When I was 15, I was raped by a 22 yr old man at a house party. I became pregnant from that encounter. I had been going down the wrong path; partying and drinking. I felt like I had brought it all upon myself. I dreaded telling my mother, who was raising me and my 5 older siblings alone since my father had died 8 years before. I knew I would have no other choice but to return to church, live the straight and narrow and place my baby for adoption through LDS Social Services.
When I told my mom, I quickly told her my plan in an attempt to ease some of her pain about the situation. I decided to leave the rape part out of it because I felt I deserved some blame and would just face all of the consequences that were coming my way. Well, she let me know that step 1 of repenting would be to meet with the bishop.

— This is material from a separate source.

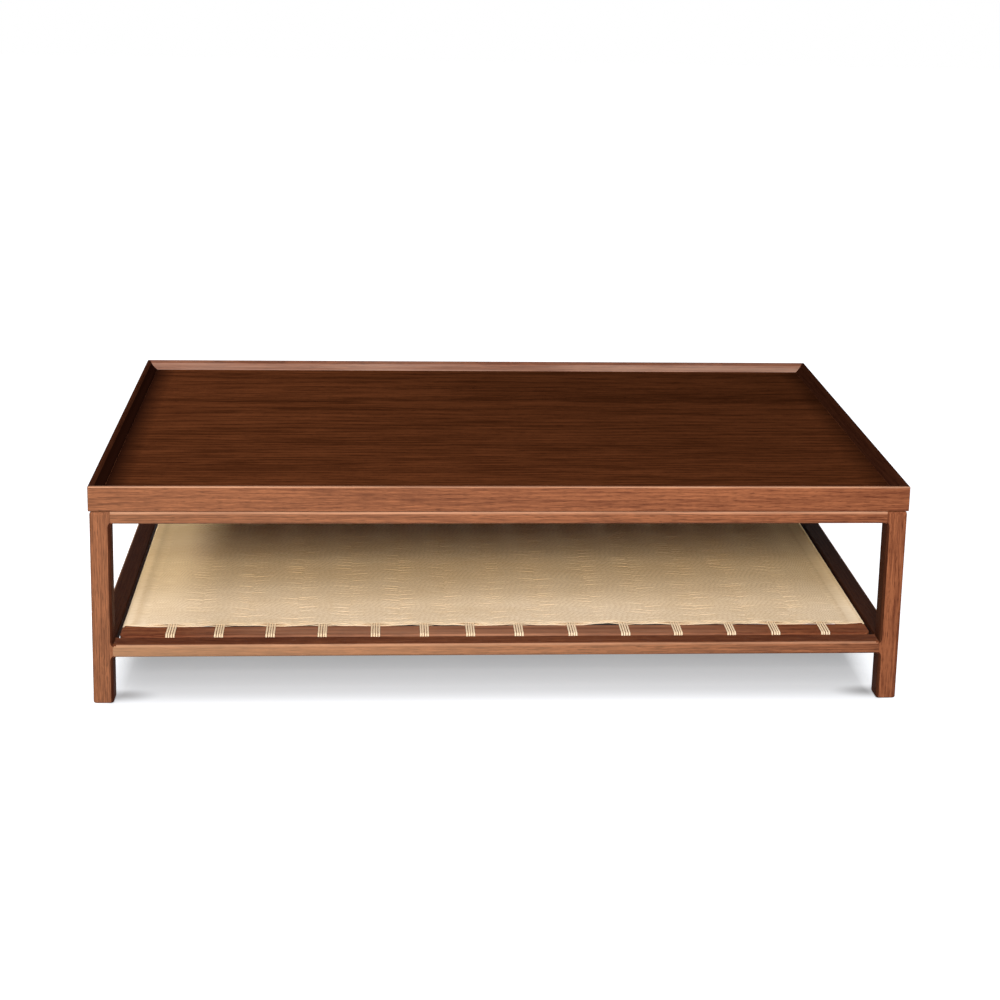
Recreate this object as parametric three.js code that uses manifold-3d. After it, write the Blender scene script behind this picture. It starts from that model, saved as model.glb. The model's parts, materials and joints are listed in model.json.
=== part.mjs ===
// A low rectangular coffee table: a lipped wooden tray on a separate four-legged frame,
// with a drop-in shelf woven from paper cord. Millimetres, +Z up, the front towards -Y,
// the origin on the floor under the middle of the table.

import * as THREE from 'three';
import { mergeVertices } from 'three/addons/utils/BufferGeometryUtils.js';
import Module from 'manifold-3d';

const wasm = await Module();
wasm.setup();

// Overall sizes
const tableLength = 1524;
const tableDepth = 914;
const tableHeight = 427;

// Fits, and how far a cutter runs past the face it cuts
const jointGap = 0.3;
const overrun = 2;

// Tray: a mitred rim with a coved lip, round a tongued panel
const trayHeight = 48;
const rimWidth = 24;
const lipWidth = 6;
const recessDepth = 17;
const coveSag = 2.2;
const lipRound = 2.4;
const rimEase = 1.5;
const trayCornerRadius = 3;
const trayPanelThickness = 18;
const grooveDepth = 8;
const trayTongueLength = 7;
const trayTongueThickness = 8;
const trayTongueRise = 4;

// Tray battens under the panel, and the loose tongues inside the mitres
const battenWidth = 60;
const battenEase = 2;
const battenSpacing = 480;
const splineThickness = 4;
const splineLength = 16;
const splineWidth = 12;
const splineRise = 4;

// Base frame: legs, top rails and stretchers, all flush outside
const baseInset = 2;
const legSize = 38;
const edgeRadius = 5;
const innerEdgeRadius = 3.5;
const routerRadius = 6;
const topEdgeRadius = 7;
const topRailHeight = 25;
const stretcherHeight = 24.5;
const stretcherUnderside = 93.5;
const footEase = 3;
const tenonThickness = 12;
const tenonShoulder = 4;
const topTenonShoulder = 8;

// Cross rail under the middle of the tray
const crossRailWidth = 38;
const crossRailHeight = 19;
const crossRailEase = 2;
const crossTenonLength = 12;
const crossTenonWidth = 26;
const crossTenonThickness = 9;

// Screws that hold the tray down, and the glides under the legs
const screwHeadRadius = 4.5;
const screwHeadHeight = 2;
const screwConeHeight = 2.5;
const screwShankRadius = 2.2;
const screwPointLength = 3;
const screwBite = 9;
const screwRecess = 6;
const screwInset = 8;
const glideRadius = 12.5;
const glideThickness = 2.2;
const glideEase = 1.2;
const glideNailRadius = 1.4;
const glideNailLength = 15;
const glidePointLength = 3;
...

Our bishop was a man that I knew all my life, he lived 2 blocks away. I was never close or friendly with him. He was just a man I knew. My mother took me to his office one night. I went in and sat across from him at his desk. The door was closed, we were all alone. I was terrified. He asked me about absolutely every detail of the night I was raped and impregnated. I had told him that the father was 22 yrs old but I left the forced part out. I told him that I didn’t know him previously. I think he could’ve put two and two together. This was 25 yrs ago. I don’t remember every question, but I do remember the feeling of shock and surprise at what he was asking me. I recall him asking who initiated what and if I enjoyed it. He asked me something about my underwear. I will always remember that because I had never taken my underwear off, I had no intention of having sex that night. Looking back now, I feel that he was gauging the level of guilt that should be placed on me. He told me that I would not be allowed to pray in public or take sacrament until he decided I could.

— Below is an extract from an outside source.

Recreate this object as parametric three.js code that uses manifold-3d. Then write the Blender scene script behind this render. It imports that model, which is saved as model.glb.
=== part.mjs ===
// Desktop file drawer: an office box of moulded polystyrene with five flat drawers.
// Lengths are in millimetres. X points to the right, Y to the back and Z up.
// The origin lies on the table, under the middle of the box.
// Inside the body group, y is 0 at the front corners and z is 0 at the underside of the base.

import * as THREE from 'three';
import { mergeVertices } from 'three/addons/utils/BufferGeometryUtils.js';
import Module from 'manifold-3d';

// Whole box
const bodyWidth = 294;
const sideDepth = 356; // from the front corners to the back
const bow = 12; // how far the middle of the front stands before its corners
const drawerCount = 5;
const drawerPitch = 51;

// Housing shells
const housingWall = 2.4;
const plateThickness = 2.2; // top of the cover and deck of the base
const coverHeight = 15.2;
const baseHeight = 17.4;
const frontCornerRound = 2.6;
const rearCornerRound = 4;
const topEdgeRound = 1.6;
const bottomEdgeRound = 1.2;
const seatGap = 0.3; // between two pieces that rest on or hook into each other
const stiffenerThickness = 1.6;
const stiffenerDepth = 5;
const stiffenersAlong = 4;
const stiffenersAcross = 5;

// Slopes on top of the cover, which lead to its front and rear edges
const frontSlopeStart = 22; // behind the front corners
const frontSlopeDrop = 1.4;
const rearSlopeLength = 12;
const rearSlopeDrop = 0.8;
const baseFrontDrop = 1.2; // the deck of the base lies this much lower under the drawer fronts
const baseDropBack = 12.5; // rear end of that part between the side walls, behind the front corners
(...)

Being pregnant at church was hard enough but not being allowed to pray or take sacrament added so much humiliation. I’m glad that I’m a tough person because it very easily could’ve broken my spirit. After the baby was born and placed through LDSSS, the bishop asked to see me and then told me I was forgiven and allowed to partake in sacrament and public prayer. I felt relieved and grateful that I was finally free of this “terrible sin.” I spent many years feeling guilty and ashamed of myself. I was also dealing with the tremendous loss of a baby and also had dealt with the loss of a parent at a young age. It was a lot to expect of a child.
It is my prayer that no girl will ever have to live with all of these feelings and emotions. Especially such a high level of shame. May God pave a path for the LDS children of today. Life is hard enough as it is.